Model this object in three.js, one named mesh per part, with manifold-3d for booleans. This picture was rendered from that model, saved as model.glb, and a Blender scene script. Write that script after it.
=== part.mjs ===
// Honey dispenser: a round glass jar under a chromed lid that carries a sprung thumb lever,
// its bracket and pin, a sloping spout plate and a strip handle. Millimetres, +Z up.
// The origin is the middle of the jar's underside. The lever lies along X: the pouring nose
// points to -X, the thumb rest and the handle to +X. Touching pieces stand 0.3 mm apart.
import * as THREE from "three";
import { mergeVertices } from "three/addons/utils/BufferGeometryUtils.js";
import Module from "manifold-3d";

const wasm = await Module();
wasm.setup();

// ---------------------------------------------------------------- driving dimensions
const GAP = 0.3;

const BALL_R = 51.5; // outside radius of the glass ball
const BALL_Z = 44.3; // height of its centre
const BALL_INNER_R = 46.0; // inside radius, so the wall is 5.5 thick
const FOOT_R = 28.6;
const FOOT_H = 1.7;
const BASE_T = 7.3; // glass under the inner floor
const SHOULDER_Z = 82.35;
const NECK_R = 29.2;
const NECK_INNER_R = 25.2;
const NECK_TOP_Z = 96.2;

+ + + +

**WHAT YOU NEED TO DO**
In the listing, find every line with the word "from" and state how many there are, nothing more.

**CORRECT ANSWER**
4